Certainly many “integrative” practitioners have wholeheartedly embraced the concept of patient-centered care. However, they have done so more out of a desire to be able to justify placebo medicine. If it makes the patient feel better, it must be better, you know, just like the sham acupuncture that made the asthma patients feel better without reversing their underlying airway constriction. Those patients felt great and probably would continue to feel great until they turned blue. “Patient-centered care” is easy when it devolves into giving the patient what she wants without consideration of science. Real patient-centered care is hard and must contend with situations where what the patient wants is unrealistic or impossible.
Certainly a better model is the one described by Barry and Edgman-Levitan, which calls for shared decision-making:
For some decisions, there is one clearly superior path, and patient preferences play little or no role — a fractured hip needs repair, acute appendicitis necessitates surgery, and bacterial meningitis requires antibiotics.

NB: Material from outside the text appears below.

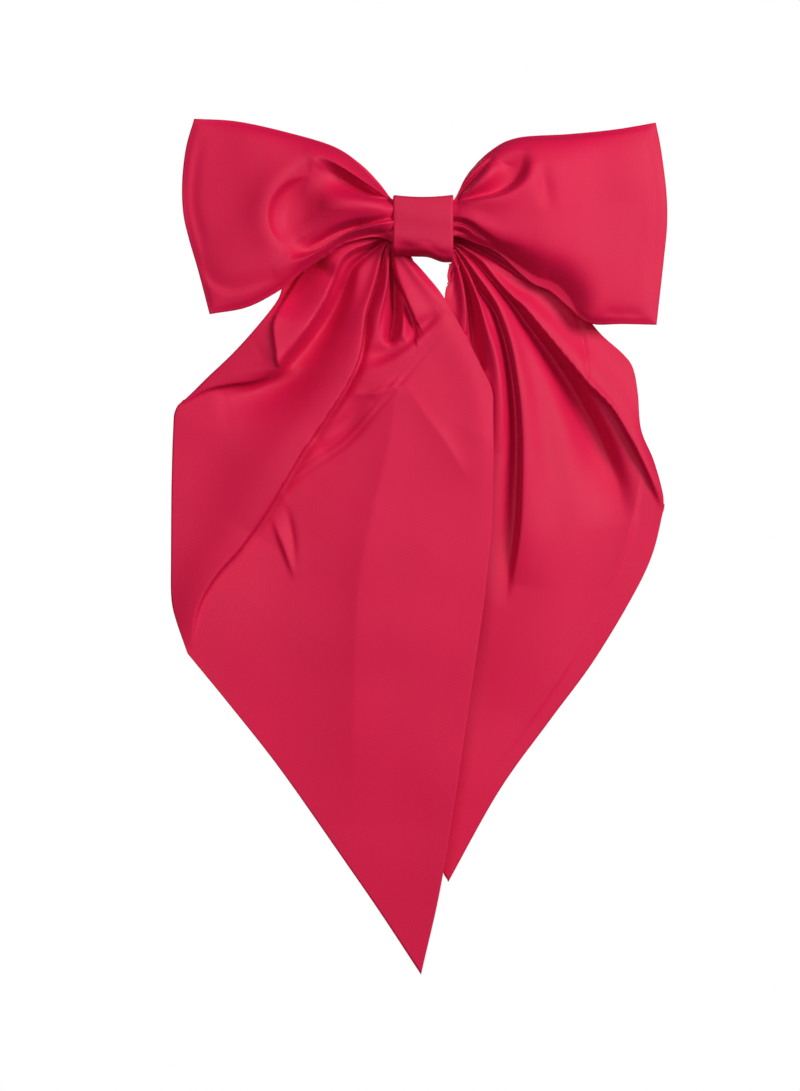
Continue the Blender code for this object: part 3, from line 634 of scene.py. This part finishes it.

For most medical decisions, however, more than one reasonable path forward exists (including the option of doing nothing, when appropriate), and different paths entail different combinations of possible therapeutic effects and side effects. Decisions about therapy for early-stage breast cancer or prostate cancer, lipid-lowering medication for the primary prevention of coronary heart disease, and genetic and cancer screening tests are good examples. In such cases, patient involvement in decision making adds substantial value.
This is probably true, but it depends upon the patient being provided with scientifically valid information to help guide their part of the shared decision-making process. I’ve frequently referred to a concept that I like to call “misinformed consent.” Basically, that’s how practitioners of unscientific nonsense will exaggerate the benefits and minimize the risks of their recommendations, all the while exaggerating the harms and minimizing the benefits of conventional therapies. A particularly apt example is the antivaccine movement, which tries to convince people that vaccines don’t work and are very dangerous. CAM practitioners do the same thing in their vision of “patient-centered care,” but informed consent is not optional, and without informed consent patient-centered care cannot work.

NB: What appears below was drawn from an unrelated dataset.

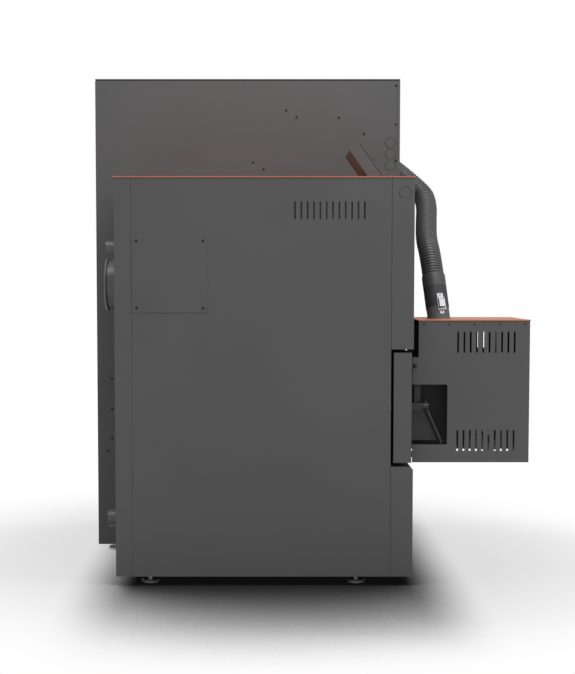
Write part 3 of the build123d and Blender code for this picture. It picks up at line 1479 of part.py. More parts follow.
with BuildPart(feeder_plane) as feeder_motor:
    box_top = feeder_high + motor_box[2]
    block(around(0, motor_box[0]), around(0, motor_box[1]), (feeder_high, box_top))
    fillet(feeder_motor.edges().filter_by(Axis(feeder_plane.origin, feeder_plane.z_dir)), 4)
    rod("Z", (0, 0, box_top), motor_length, motor_radius)
    rod("Z", (0, 0, feeder_high), 25, feeder_shaft_radius + shaft_clearance, mode=Mode.SUBTRACT)
finish(feeder_motor, "feeder_motor")

# Brackets: two tie bars across the hopper and a saddle that holds the feeder's head
near_inner = hopper_x + sheet - hose_start.X
far_inner = hopper_far_x - sheet - hose_start.X
with BuildPart(feeder_plane) as hopper_brackets:
    for place in tie_bar_places:
        bar_y = around(tie_bar_offset, tie_bar_size[0])
        block((near_inner, far_inner), bar_y, (place - tie_bar_sheet, place))
        block((near_inner, far_inner), (bar_y[0], bar_y[0] + tie_bar_sheet), (place - tie_bar_size[1], place))
        for side in (-1, 1):
            foot_x = (near_inner, near_inner + 2) if side < 0 else (far_inner - 2, far_inner)
            block(foot_x, bar_y, around(place, tie_bar_size[1]))
    block(
        (near_inner, feeder_tube_radius + 8),
        around(saddle_offset, saddle_size[0]),
        around(saddle_place, saddle_size[1]),
    )
    rod(
        "Z",
        (0, 0, saddle_place - saddle_size[1]),
        2 * saddle_size[1],
        feeder_tube_radius,
        mode=Mode.SUBTRACT,
    )
    with BuildSketch(chute_plane):
        Circle(hose_end_radius)
    extrude(amount=chute_length, mode=Mode.SUBTRACT)
with BuildPart() as drilled_brackets:
    add(hopper_brackets.part)
    side_screw_holes(tie_screws + saddle_screws, hopper_x, -1)
    side_screw_holes(tie_screws, hopper_far_x, 1)
finish(drilled_brackets, "hopper_brackets")

# Lid hinges: leaves on the rear panel with barrels level with the lid's top
lid_axis = (hopper_rear + hinge_barrel_radius, hopper_height - hinge_barrel_radius)
knuckle = lid_hinge_length / 3
knuckle_gap = 0.4
hinge_places = (hopper_x + lid_hinge_inset, hopper_far_x - lid_hinge_inset - lid_hinge_length)
with BuildPart() as lid_hinges:
    for x in hinge_places:
        leaf_y = (hopper_rear, hopper_rear + hinge_leaf_thickness)
        block((x, x + lid_hinge_length), leaf_y, (lid_axis[1] - hinge_leaf_height, lid_axis[1]))
        rod("X", (x, *lid_axis), lid_hinge_length, hinge_barrel_radius)
        block(
            (x + knuckle, x + 2 * knuckle),
            around(lid_axis[0], 2 * hinge_barrel_radius),
            (lid_axis[1] - hinge_barrel_radius - knuckle_gap, lid_axis[1] + hinge_barrel_radius),
            mode=Mode.SUBTRACT,
        )
        rod("X", (x, *lid_axis), lid_hinge_length, hinge_wire_radius)
finish(lid_hinges, "lid_hinges")

# Hopper lid with its inner rim and the middle knuckles of the hinges
lid_y = (hopper_front, hopper_rear - lid_edge_gap)
lid_z = (hopper_height - lid_lip, hopper_height)
rim_x = (hopper_x + fold + lid_rim_inset, hopper_far_x - fold - lid_rim_inset)
rim_y = (hopper_front + hopper_flange + fold + lid_rim_inset, lid_y[1] - fold - lid_rim_inset)
rim_z = (lid_z[0] - lid_rim_height, lid_z[1] - sheet)
with BuildPart() as hopper_lid:
    tray(hopper_span, lid_y, lid_z, "-Z")
    block(rim_x, rim_y, rim_z)
    block(
        (rim_x[0] + sheet, rim_x[1] - sheet),
        (rim_y[0] + sheet, rim_y[1] - sheet),
        rim_z,
        mode=Mode.SUBTRACT,
    )
    for x in hinge_places:
        knuckle_x = (x + knuckle + knuckle_gap, x + 2 * knuckle - knuckle_gap)
        block(knuckle_x, (lid_y[1], lid_axis[0]), (hopper_height - hinge_leaf_thickness, hopper_height))
        rod("X", (knuckle_x[0], *lid_axis), knuckle_x[1] - knuckle_x[0], hinge_barrel_radius)
        wire_fit = hinge_wire_radius + hinge_clearance
        rod("X", (knuckle_x[0], *lid_axis), knuckle_x[1] - knuckle_x[0], wire_fit, mode=Mode.SUBTRACT)
finish(hopper_lid, "hopper_lid")

# Panel screws of the boiler and the hopper
with BuildPart() as panel_screws:
    side_screws(access_screws, near_x - access_plate_thickness, -1)
    side_screws(tie_screws + saddle_screws + edge_screws + low_screws, hopper_x, -1)
    side_screws(tie_screws + edge_screws + low_screws, hopper_far_x, 1)
finish(panel_screws, "panel_screws")
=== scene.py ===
import math

import bmesh
import bpy
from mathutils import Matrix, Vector


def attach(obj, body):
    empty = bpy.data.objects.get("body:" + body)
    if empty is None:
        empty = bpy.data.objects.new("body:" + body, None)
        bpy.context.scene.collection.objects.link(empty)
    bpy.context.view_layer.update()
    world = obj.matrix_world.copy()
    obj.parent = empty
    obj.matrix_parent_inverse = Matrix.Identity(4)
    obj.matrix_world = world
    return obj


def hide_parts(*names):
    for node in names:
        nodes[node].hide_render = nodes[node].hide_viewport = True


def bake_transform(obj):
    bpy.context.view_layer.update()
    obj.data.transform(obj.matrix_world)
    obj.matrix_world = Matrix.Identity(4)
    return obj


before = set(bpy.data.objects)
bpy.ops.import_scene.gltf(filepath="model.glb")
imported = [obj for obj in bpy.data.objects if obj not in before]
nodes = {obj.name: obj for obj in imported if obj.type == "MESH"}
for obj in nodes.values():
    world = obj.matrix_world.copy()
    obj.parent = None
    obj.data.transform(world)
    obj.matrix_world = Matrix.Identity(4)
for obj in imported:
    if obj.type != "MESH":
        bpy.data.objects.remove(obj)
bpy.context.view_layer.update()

# Studio. The camera stands level with the boiler's upper half, square to its near side, where the
# photograph was taken; a long lens keeps both cabinets nearly in elevation.
scene = bpy.context.scene
scene.view_settings.view_transform = "Standard"
lens = bpy.data.cameras.new("camera")
lens.lens = 69.4
lens.sensor_width = 36
lens.shift_x = 0.0346
lens.shift_y = 0.0401
lens.clip_end = 40
camera = bpy.data.objects.new("camera", lens)
camera.location = (-4.3404, 0.119, 0.8988)
camera.rotation_euler = (math.radians(90 - 3.565), 0, math.radians(-90))
scene.collection.objects.link(camera)
scene.camera = camera

# Room light: a plain white surround that the camera sees as white, directly and through glass, and
# that lights the pieces and shows in their gloss at a lower level.
world = bpy.data.worlds.new("studio surround")
world.use_nodes = True
scene.world = world
tree = world.node_tree
tree.nodes.clear()
rays = tree.nodes.new("ShaderNodeLightPath")
seen = tree.nodes.new("ShaderNodeMath")
seen.operation = "MAXIMUM"
tree.links.new(rays.outputs["Is Camera Ray"], seen.inputs[0])
tree.links.new(rays.outputs["Is Transmission Ray"], seen.inputs[1])
strength = tree.nodes.new("ShaderNodeMapRange")
strength.inputs["To Min"].default_value = 0.62
strength.inputs["To Max"].default_value = 1.0
tree.links.new(seen.outputs[0], strength.inputs["Value"])
surround = tree.nodes.new("ShaderNodeBackground")
surround.inputs["Color"].default_value = (1, 1, 1, 1)
tree.links.new(strength.outputs["Result"], surround.inputs["Strength"])
world_out = tree.nodes.new("ShaderNodeOutputWorld")
tree.links.new(surround.outputs[0], world_out.inputs["Surface"])


# Lamps: a wide box overhead on the near side, and a smaller one before the burner.
def softbox(name, place, aim, size, watts):
    """A square area lamp that looks from its place to its aim."""
    lamp = bpy.data.lights.new(name, "AREA")
    lamp.size = size
    lamp.energy = watts
    carrier = bpy.data.objects.new(name, lamp)
    carrier.location = place
    carrier.rotation_euler = (Vector(aim) - Vector(place)).to_track_quat("-Z", "Y").to_euler()
    scene.collection.objects.link(carrier)


softbox("overhead softbox", (-1.5, -0.3, 4.0), (-0.3, 0.0, 1.2), 2.6, 100)
softbox("front softbox", (-2.6, -3.4, 2.6), (-0.3, -0.4, 0.9), 2.0, 30)

# Floor: one pale sheet that the feet stand on. To the camera it shows a painted shadow: its emitted
# colour darkens with ambient occlusion, deepest under the cabinets and along their near side, and a
# painted mask lightens it beside them.
floor_mesh = bpy.data.meshes.new("floor")
half = 14
corners = [(-half, -half, 0), (half, -half, 0), (half, half, 0), (-half, half, 0)]
floor_mesh.from_pydata(corners, [], [(0, 1, 2, 3)])
floor = bpy.data.objects.new("floor", floor_mesh)
scene.collection.objects.link(floor)
floor_paint = bpy.data.materials.new("floor paint")
floor_paint.use_nodes = True
tree = floor_paint.node_tree
tree.nodes.clear()
matt = tree.nodes.new("ShaderNodeBsdfDiffuse")
matt.inputs["Color"].default_value = (0.36, 0.36, 0.36, 1)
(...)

I wonder whether the editors realized that they just might be making a statement when they juxtaposed Dr. Srivastava’s article about what happens when “integrative” care runs rampant with three articles describing the very “patient-centered” care that such practitioners take advantage of. It’s not possible to have real patient-centered care without real informed consent, and “integrative medicine” relies on misinformed consent.